Give the number of lines that contain the string "joints", and nothing else.

* START Supplied information *

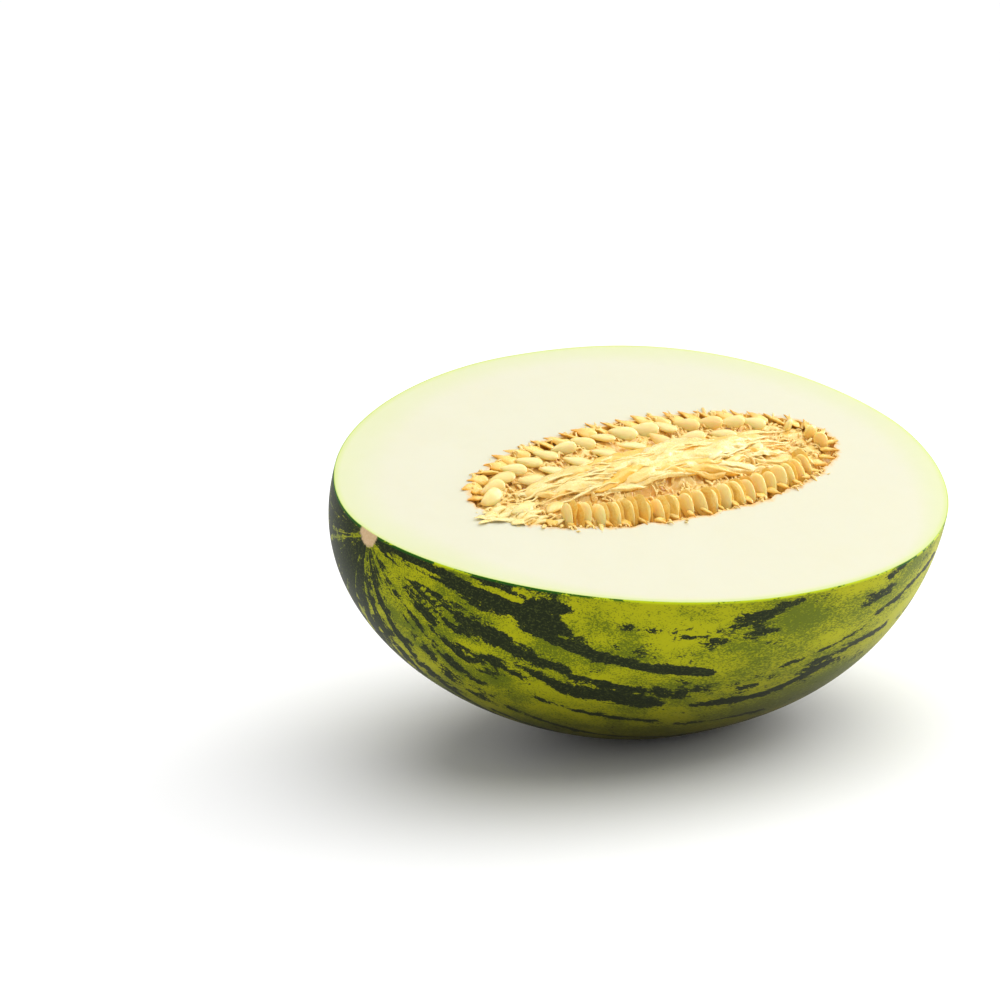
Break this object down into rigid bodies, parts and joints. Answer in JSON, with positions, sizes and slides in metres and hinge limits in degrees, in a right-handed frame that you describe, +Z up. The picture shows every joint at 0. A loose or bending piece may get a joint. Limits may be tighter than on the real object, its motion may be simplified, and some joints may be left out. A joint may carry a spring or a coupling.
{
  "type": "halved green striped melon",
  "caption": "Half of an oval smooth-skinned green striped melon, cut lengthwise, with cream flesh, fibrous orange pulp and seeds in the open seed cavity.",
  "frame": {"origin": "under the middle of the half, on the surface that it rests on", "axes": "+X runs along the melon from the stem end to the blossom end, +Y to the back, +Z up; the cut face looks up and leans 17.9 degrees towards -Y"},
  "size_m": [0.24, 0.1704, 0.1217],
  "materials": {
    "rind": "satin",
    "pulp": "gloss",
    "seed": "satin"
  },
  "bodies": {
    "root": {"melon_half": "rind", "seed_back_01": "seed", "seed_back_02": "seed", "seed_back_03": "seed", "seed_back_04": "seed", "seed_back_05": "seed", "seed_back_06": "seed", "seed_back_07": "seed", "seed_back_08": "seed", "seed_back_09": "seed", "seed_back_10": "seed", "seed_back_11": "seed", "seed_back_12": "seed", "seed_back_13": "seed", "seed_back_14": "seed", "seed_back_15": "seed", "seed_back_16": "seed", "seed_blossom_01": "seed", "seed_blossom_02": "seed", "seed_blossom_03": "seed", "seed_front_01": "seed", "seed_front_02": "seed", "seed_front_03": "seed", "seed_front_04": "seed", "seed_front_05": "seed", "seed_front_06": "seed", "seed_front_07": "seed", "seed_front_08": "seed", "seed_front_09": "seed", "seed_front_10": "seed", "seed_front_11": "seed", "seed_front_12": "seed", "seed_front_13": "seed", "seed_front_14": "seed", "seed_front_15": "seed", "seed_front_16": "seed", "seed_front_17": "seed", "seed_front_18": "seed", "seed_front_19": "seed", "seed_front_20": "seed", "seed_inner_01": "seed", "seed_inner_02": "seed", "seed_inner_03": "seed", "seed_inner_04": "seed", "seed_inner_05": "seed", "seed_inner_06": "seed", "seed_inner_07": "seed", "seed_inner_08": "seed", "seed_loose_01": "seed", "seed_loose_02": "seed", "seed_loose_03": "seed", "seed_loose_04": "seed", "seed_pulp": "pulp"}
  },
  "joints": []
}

* END Supplied information *

| The result |
2